Ainsi, alors que le sujet du tableau dépeint exactement ce que la plupart des critiques d’art de l’establishment décrivent, à savoir une personne se tenant sur un pont près d’Oslo et entendant un cri qui l’affecte existentiellement (et criant elle-même), l’époque de la création du tableau contribue de manière décisive à son importance. Le cri, partie essentielle du sujet, façonne donc logiquement les couleurs, la composition, la structure, les tensions, qui l’exacerbent et le font évoluer vers l’horreur et le désespoir.

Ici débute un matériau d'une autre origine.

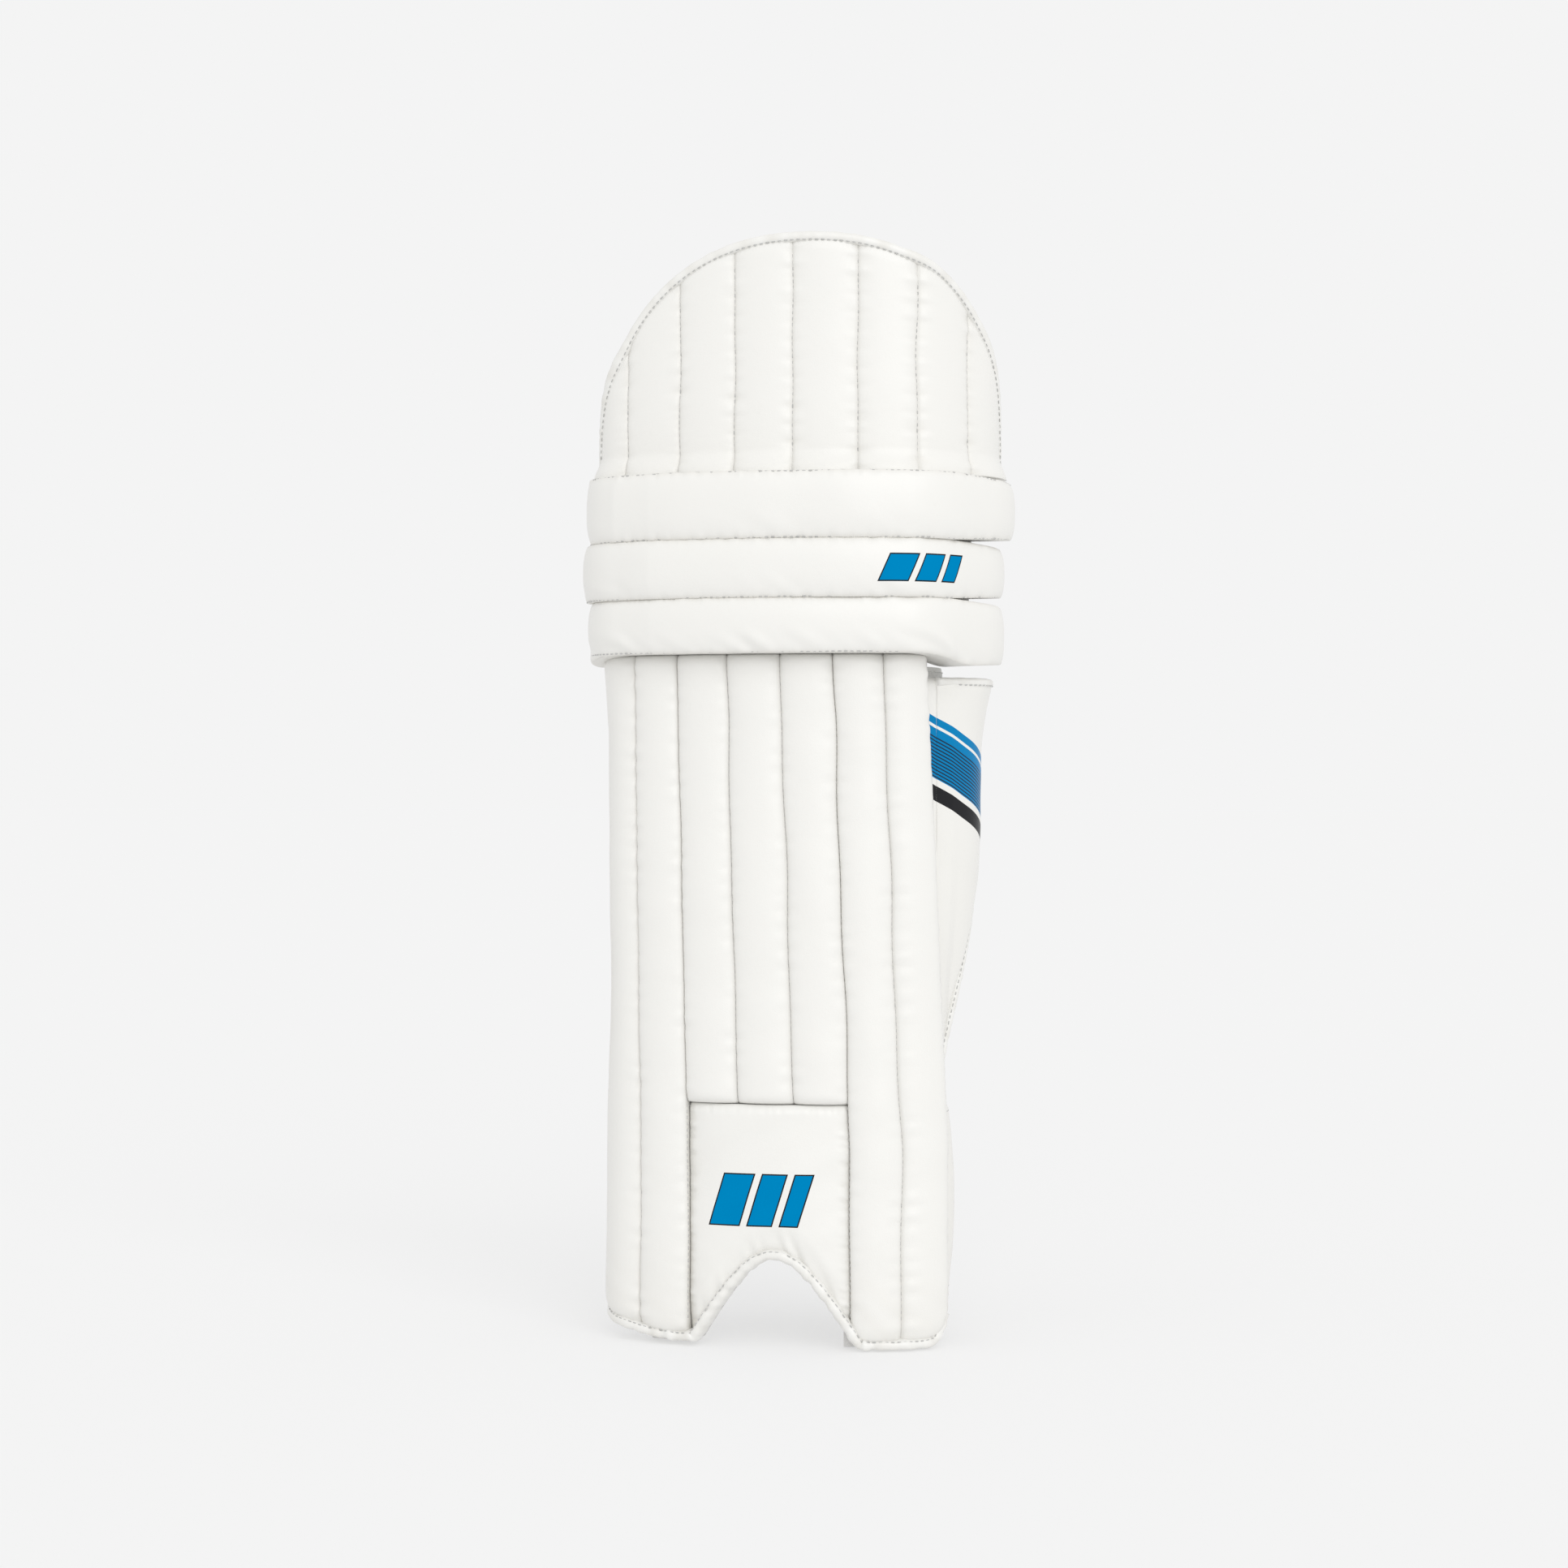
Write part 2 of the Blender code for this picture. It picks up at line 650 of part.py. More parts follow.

Dans la forme de sa peinture, Munch rompt avec l’impressionnisme et décrit un monde déchiré, du point de vue de la perception personnelle. L’art entre dans l’ère de l’impérialisme.

L’artiste a réalisé quatre autres versions du tableau, ainsi qu’une lithographie. Depuis sa création il y a 130 ans, le tableau de Munch, comme la Joconde ou Guernica, est gravé dans la mémoire visuelle de l’humanité. Le tableau de Munch évoque avec force l’empathie qui définit notre humanité et que nous ressentons lorsque nous entendons parler de catastrophes naturelles et de tragédies personnelles, mais surtout de l’immense souffrance et de la terreur des personnes martyrisées dans les zones de guerre.

Le visage désespéré et hurlant de Munch est repris trois fois dans le Guernica de Picasso (1937), dans la mère avec le bébé mort, la personne en flammes, le cheval torturé, des scènes qui continuent d’être causées par la violence et les guerres impérialistes aujourd’hui. Munch a donné une expression artistique à cette horreur. Nous nous reconnaissons dans cette image et, en même temps, nous reconnaissons les sentiments humanistes qui nous unissent tous: la solidarité et la compassion. Le Cri exprime une émotion et une humanité profondes qui font sa grandeur.

Footnotes

  1. Lénine, L’Impérialisme, stade suprême du capitalisme, VII. L’impérialisme, stade particulier du capitalisme.
  2. Lénine, L’Impérialisme, stade suprême du capitalisme, I. La concentration de la production et les monopoles.
  3. William Shakespeare, La Tragique histoire d’Hamlet, prince de Danemark, Acte 3 Scène 2.